Ces substances naturelles - végétales ou animales - ont été fixés sur ces fils de laine et de soie il y a des centaines d’années pour leur donner une couleur. Tous ces fils, ont été tissés pendant des milliers d’heures de travail minutieux en une tapisserie monumentale de sept mètres de long. Elle est conservée à la Cité internationale de la tapisserie d’Aubusson. 

 

ITV Pascal Bertrand, historien de l’art

Une tapisserie, elle souffre, d’un inconvénient majeur, comme la plupart des œuvres d’art, c’est son exposition à la lumière, puisque la lumière détériore les couleurs.

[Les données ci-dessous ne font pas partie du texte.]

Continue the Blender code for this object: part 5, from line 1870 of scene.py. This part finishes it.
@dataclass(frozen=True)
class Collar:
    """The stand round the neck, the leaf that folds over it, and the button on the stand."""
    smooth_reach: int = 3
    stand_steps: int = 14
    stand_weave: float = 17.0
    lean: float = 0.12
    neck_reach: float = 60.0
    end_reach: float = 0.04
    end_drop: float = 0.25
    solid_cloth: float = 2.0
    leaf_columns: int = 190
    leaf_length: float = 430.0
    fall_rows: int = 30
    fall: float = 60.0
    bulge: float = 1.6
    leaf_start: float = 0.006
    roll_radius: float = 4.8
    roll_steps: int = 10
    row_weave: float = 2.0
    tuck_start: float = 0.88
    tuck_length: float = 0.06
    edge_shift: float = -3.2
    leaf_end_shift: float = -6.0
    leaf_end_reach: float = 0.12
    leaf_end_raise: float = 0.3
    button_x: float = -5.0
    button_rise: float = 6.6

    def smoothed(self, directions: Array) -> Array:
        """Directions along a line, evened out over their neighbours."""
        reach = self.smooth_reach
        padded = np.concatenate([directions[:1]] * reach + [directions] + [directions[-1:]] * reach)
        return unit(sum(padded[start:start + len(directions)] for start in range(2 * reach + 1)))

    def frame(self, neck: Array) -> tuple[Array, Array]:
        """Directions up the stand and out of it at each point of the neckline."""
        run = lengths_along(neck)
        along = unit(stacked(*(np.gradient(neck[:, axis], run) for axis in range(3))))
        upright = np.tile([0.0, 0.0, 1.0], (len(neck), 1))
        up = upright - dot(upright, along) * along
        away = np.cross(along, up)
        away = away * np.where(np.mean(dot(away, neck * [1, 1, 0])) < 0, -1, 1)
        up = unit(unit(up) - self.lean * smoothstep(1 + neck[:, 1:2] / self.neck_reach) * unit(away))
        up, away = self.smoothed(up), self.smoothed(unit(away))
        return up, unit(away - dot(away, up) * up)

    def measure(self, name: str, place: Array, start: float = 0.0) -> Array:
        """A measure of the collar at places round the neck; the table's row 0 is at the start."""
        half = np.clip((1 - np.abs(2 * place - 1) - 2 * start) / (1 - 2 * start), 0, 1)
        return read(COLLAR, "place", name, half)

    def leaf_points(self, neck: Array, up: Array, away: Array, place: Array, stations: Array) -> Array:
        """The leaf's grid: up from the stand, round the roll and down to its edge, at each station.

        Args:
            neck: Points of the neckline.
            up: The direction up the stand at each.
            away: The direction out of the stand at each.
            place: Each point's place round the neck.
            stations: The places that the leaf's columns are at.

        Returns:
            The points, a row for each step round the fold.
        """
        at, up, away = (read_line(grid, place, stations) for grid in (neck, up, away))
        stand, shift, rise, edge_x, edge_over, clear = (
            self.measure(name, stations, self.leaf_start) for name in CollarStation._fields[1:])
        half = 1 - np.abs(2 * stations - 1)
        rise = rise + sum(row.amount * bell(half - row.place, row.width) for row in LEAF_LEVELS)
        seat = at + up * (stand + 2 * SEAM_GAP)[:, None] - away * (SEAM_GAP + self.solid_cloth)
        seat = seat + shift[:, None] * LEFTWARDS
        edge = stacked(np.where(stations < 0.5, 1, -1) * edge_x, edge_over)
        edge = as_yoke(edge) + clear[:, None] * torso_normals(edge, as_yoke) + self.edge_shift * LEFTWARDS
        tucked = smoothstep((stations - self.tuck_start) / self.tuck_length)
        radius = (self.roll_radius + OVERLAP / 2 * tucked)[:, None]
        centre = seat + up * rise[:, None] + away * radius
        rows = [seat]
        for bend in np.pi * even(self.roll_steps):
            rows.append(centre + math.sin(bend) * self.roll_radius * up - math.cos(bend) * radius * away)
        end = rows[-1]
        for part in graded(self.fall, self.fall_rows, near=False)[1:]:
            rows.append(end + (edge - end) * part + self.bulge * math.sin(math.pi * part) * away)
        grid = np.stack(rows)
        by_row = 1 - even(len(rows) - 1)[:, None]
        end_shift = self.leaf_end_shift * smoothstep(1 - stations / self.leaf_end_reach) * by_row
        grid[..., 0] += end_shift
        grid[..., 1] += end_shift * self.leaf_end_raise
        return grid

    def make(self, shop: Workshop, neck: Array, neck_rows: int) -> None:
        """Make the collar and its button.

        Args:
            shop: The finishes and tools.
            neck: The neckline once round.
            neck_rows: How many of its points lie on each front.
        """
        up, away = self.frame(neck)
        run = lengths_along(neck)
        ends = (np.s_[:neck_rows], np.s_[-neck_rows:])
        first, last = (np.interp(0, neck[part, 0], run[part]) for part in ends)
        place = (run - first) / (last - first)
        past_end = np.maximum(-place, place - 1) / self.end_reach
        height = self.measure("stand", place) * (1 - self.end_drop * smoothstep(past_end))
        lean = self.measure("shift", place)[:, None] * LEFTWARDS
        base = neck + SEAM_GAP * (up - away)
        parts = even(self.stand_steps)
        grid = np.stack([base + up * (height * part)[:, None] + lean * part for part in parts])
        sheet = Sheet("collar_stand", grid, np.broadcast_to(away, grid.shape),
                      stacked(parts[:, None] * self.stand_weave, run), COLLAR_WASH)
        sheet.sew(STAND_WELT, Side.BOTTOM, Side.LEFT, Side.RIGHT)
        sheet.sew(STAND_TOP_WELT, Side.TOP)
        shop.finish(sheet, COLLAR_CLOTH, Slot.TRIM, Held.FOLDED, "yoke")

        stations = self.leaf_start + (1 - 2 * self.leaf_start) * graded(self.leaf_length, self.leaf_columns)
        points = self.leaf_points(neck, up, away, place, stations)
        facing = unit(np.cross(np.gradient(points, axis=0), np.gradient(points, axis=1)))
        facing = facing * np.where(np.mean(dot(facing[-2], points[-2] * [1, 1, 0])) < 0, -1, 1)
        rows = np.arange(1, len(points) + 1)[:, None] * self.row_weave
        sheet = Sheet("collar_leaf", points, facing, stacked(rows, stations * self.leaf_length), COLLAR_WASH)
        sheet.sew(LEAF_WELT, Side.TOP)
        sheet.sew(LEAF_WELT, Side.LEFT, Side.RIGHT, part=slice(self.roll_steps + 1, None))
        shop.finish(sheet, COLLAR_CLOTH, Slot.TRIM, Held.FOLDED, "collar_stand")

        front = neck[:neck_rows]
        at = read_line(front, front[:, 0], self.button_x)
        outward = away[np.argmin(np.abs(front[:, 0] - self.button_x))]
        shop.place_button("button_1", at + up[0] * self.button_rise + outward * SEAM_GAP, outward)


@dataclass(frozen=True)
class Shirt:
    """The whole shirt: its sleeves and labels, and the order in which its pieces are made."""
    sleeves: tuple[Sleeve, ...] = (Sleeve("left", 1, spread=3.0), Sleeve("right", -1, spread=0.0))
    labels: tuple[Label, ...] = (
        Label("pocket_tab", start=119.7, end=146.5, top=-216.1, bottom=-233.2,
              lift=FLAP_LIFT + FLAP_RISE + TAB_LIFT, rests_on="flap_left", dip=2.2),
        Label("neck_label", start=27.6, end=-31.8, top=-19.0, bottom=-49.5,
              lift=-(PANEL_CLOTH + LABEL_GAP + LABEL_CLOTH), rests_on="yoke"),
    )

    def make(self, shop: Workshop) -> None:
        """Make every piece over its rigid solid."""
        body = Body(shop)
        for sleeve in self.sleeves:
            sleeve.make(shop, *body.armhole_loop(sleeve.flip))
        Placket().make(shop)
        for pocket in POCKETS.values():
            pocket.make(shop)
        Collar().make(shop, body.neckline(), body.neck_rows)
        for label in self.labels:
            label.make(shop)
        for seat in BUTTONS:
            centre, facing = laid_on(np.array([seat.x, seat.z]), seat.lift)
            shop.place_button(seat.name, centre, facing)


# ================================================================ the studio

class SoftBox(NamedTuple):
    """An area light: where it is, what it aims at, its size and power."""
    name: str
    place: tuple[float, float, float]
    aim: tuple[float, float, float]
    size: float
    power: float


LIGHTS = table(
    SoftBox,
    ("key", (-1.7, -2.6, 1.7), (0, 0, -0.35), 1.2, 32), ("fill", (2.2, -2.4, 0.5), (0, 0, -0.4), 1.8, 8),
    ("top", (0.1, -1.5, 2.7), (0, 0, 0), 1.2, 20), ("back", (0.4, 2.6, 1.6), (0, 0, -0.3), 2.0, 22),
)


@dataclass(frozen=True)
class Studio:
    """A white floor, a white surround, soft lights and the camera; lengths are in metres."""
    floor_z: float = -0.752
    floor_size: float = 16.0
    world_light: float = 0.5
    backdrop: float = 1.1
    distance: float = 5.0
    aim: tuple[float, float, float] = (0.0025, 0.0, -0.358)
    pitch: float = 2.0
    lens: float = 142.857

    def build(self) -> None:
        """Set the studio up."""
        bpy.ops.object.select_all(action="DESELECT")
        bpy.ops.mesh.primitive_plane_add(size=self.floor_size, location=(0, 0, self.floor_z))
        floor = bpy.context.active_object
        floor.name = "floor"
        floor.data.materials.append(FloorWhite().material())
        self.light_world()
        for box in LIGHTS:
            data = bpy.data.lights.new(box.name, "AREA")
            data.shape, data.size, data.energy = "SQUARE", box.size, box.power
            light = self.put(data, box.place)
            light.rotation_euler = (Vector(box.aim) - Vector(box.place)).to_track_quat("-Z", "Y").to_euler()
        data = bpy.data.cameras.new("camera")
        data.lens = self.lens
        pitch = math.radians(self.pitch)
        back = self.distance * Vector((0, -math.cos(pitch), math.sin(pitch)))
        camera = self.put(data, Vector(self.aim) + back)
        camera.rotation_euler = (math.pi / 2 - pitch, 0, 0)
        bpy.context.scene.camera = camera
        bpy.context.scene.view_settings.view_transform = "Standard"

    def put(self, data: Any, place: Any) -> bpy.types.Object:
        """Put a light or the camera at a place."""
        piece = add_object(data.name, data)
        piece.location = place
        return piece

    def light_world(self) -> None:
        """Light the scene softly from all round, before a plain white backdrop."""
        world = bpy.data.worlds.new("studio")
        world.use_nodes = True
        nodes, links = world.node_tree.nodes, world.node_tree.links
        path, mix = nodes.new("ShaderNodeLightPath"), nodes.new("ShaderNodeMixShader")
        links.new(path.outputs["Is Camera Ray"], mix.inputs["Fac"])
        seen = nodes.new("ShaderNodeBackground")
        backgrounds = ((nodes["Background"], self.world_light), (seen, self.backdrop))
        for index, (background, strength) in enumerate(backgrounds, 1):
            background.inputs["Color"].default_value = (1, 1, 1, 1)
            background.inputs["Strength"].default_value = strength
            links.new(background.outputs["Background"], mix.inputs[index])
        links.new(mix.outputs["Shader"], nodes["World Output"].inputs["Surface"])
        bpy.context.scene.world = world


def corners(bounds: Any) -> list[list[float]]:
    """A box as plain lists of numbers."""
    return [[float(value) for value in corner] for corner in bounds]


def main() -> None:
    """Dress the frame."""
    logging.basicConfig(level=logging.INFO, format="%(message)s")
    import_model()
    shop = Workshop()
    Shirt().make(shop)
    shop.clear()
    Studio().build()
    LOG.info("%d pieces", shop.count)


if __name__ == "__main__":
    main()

Et, pour s’en rendre compte, il suffit bien souvent de regarder le revers d’une tapisserie et là on voit que les couleurs sont beaucoup plus vives, beaucoup plus châtoyantes… 

Cette dégradation, elle peut aussi provenir de la qualité moins bonne des teintures utilisées lors de la fabrication.  

 

Au 18ème siècle, cette pièce décorait les murs d’un château en Pologne.

Aujourd’hui, ces millions de fils teintés vont raconter, à une équipe de scientifiques, l’histoire, oubliée,  de leur fabrication... 

 

Séquence manip’ “clipé”

 

Là, principalement, on essaie d’identifier les colorants qui ont été employés et les mordants et donc essayer de retrouver les matériaux employés, les techniques utilisés au 18e siècle par les teinturiers. 

 

Moi je suis Aurélie Mounier, je suis ingénieure de recherche au CNRS. 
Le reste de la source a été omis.